I have grafted scion from Liberty onto a less limiting understock, but still wanted to keep this tree for more immediate reward.
I dug it, shook off as much old soil and old potting medium that remained after so many years, and re-planted in what was a squash vegetable bed this year.  The new spot does not have competition from a gigantic Kwanza cherry and lawn, that were issues in the old location.   This time I knew the roots should be in the best contact possible with the native soil.  There was virtually no root damage.  I did remove small branches that were touching the ground.
12.3.16  Liberty Apple Tree on M27 Rootstock
As usual, I gave it a hardware cloth collar to hinder vole damage, a good layer of wet leaf mulch, and fencing to hinder deer browsing.

I don't think it will miss a beat.   I'm hoping for a nice crop of  Liberty apples, in 2017.


  1. Your post reminds me that I planted a Liberty apple in the community garden but unfortunate the tag fell off and I forgot to tattoo a label on the bark. It seems that scratching the name on the bark makes a more permanent label then anything else so far and I'm notorious for mis-labeling and loosing labels.

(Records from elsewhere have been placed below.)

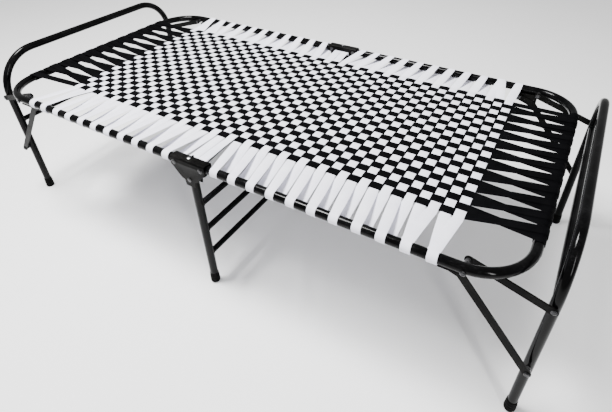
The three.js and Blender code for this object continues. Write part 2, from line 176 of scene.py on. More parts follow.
def makeWeaveGroup():
    # ribbed webbing: u runs along the strap and v across it, both in metres
    group, source, result = newGroup("webbingWeave", [
        ("Strap Map", "NodeSocketVector", None), ("Object", "NodeSocketVector", None),
        ("Rib", "NodeSocketFloat", 0.0016), ("Warp", "NodeSocketFloat", 0.0012),
        ("Width", "NodeSocketFloat", 0.028), ("Light", "NodeSocketColor", (0.9, 0.9, 0.9, 1)),
        ("Dark", "NodeSocketColor", (0.7, 0.7, 0.7, 1))],
        [("Color", "NodeSocketColor"), ("Roughness", "NodeSocketFloat"), ("Height", "NodeSocketFloat")])
    split = group.nodes.new("ShaderNodeSeparateXYZ")
    group.links.new(source.outputs["Strap Map"], split.inputs[0])
    along = mathNode(group, "DIVIDE", split.outputs["X"], source.outputs["Rib"])
    across = mathNode(group, "DIVIDE", split.outputs["Y"], source.outputs["Warp"])
    ribs = mathNode(group, "SINE", mathNode(group, "MULTIPLY", along, math.tau))
    warps = mathNode(group, "SINE", mathNode(group, "MULTIPLY", across, math.tau))
    cloth = mathNode(group, "MULTIPLY", ribs, warps)
    share = mathNode(group, "DIVIDE", split.outputs["Y"], source.outputs["Width"])
    edge = mathNode(group, "ABSOLUTE", mathNode(group, "SUBTRACT", share, 0.5))
    selvedge = mathNode(group, "GREATER_THAN", edge, clothPattern["selvedge"])
    height = mathNode(group, "MULTIPLY_ADD", cloth, clothPattern["ribHeight"], 0.5)
    height = mathNode(group, "MULTIPLY_ADD", selvedge, clothPattern["ribHeight"], height)
    group.links.new(height, result.inputs["Height"])
    fibre = noiseNode(group, source.outputs["Object"], clothPattern["fibreScale"], 3.0, 0.6)
    patch = noiseNode(group, source.outputs["Object"], clothPattern["patchScale"], 3.0, 0.55)
    shade = mathNode(group, "MULTIPLY_ADD", patch, clothPattern["patchShade"], -0.35)
    fibreOff = mathNode(group, "SUBTRACT", fibre, 0.5)
    shade = mathNode(group, "MULTIPLY_ADD", fibreOff, clothPattern["fibreShade"], shade)
    shade = mathNode(group, "MULTIPLY_ADD", cloth, clothPattern["ribShade"], shade)
    clamp = group.nodes.new("ShaderNodeClamp")
    group.links.new(shade, clamp.inputs["Value"])
    mix = group.nodes.new("ShaderNodeMix")
    mix.data_type = "RGBA"
    group.links.new(clamp.outputs[0], mix.inputs["Factor"])
    group.links.new(source.outputs["Light"], mix.inputs["A"])
    group.links.new(source.outputs["Dark"], mix.inputs["B"])
    group.links.new(mix.outputs["Result"], result.inputs["Color"])
    group.links.new(mathNode(group, "MULTIPLY_ADD", fibre, 0.25, 0.55), result.inputs["Roughness"])
    return group


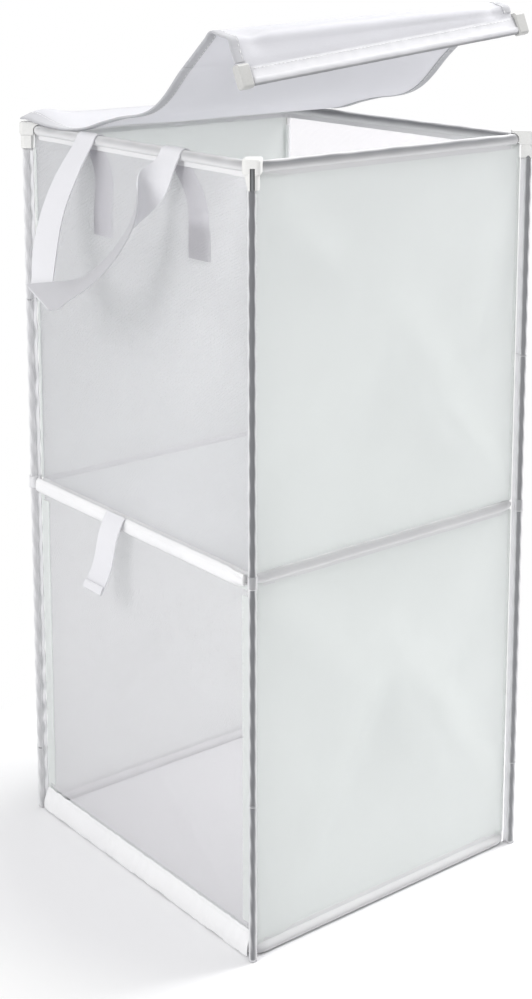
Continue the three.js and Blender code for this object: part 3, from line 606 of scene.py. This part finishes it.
# %% Walls
def folds(u, v, ridges):
    """ridges: start and end in u and v, width as a share of the wall, height in metres."""
    total = np.zeros_like(u)
    for (u0, v0), (u1, v1), width, height in ridges:
        du, dv = u1 - u0, v1 - v0
        t = np.clip(((u - u0) * du + (v - v0) * dv) / (du * du + dv * dv), 0, 1)
        away = np.hypot(u - u0 - t * du, v - v0 - t * dv)
        ends = smooth(0, 0.18, t) * (1 - smooth(0.8, 1.0, t) * 0.8)
        total = total + height * np.exp(-((away / width) ** 2)) * (0.25 + 0.75 * ends)
    return total


def wall(seed, name, span, side, bow, ridges, cloth, edge_pull, node, steps=56):
    """A wall's u runs to the right as seen from outside."""
    low, high = span
    u, v = np.meshgrid(np.linspace(0, 1, steps + 1), np.linspace(0, 1, steps + 1))
    width = 2 * (HALF_X if side in ("front", "back") else HALF_Y) - 0.0022
    inside = 16 * u * (1 - u) * v * (1 - v)
    depth = bow * (1 - (2 * u - 1) ** 2) * (1 - (2 * v - 1) ** 2) - folds(u, v, ridges) * np.sqrt(inside)
    depth += 0.0009 * ripple(u * 16, v * 11, seed) * np.sqrt(inside)
    away = smooth(0, 0.09, u) * smooth(0, 0.09, 1 - u) * smooth(0, 0.08, v) * smooth(0, 0.08, 1 - v)
    depth += edge_pull * away
    s, z = (u - 0.5) * width, low + (high - low) * v
    rows = {
        "front": track(s, -HALF_Y + depth, z),
        "back": track(-s, HALF_Y - depth, z),
        "left": track(-HALF_X + depth, -s, z),
        "right": track(HALF_X - depth, s, z),
    }[side]
    made = sew(name, rows, cloth, thickness=0.0008 if cloth is woven else 0.0003)
    mount(made, "hamper", "woven_cloth" if cloth is woven else "mesh_cloth", node)


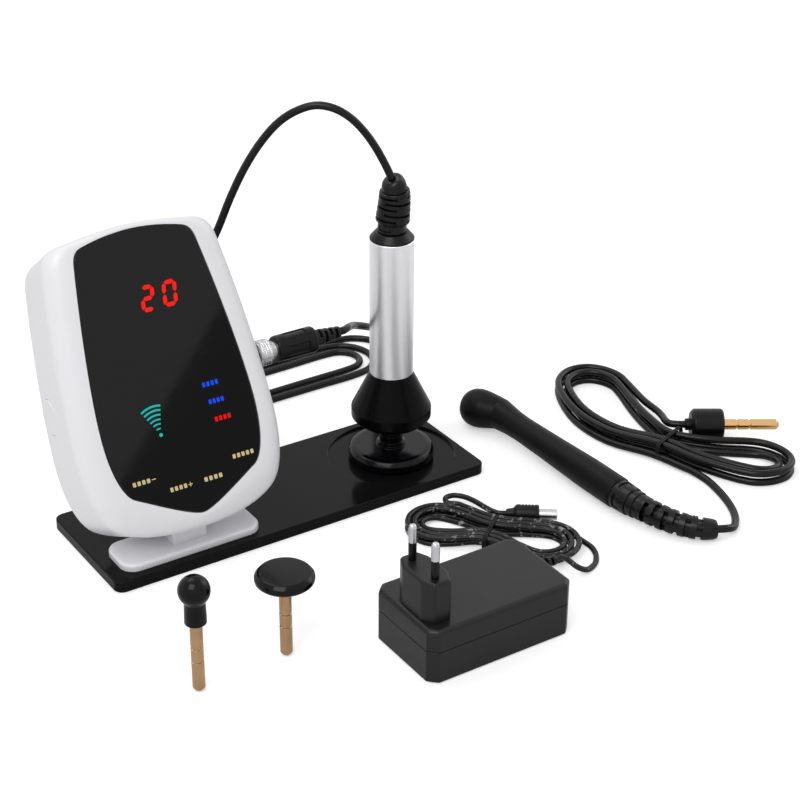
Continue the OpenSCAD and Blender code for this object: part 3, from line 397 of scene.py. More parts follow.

    1. I have lost labels and worse, had labels that I tied around a branch and forgot about it. Then the branch grew around the wire for the label. I don't know get if there was any damage, actually didn't look like it.

  2. Yes, I've tied a string and left it on the branch and girdled the bark, which is a very bad thing. A garden friend suggested a map on paper but the problem with that is some trees died and relocated and didn't get up-dated. I'm also very bad in loosing paper-work. Liberty is planted together with Pink Lady so it will be hard to tell them apart.

    1. Live and learn! I know most of mine by heart, but my brain is not becoming sharper with time. So I like to label as well. For some, I use labels cut from beer cans that people sometimes thoughtfully throw by the wayside, and cut easily with scissors and punch easily with a paper punch. They also emboss easily with a ball point pen. Then I attach them to a stick or post next to the tree. No girdling that way.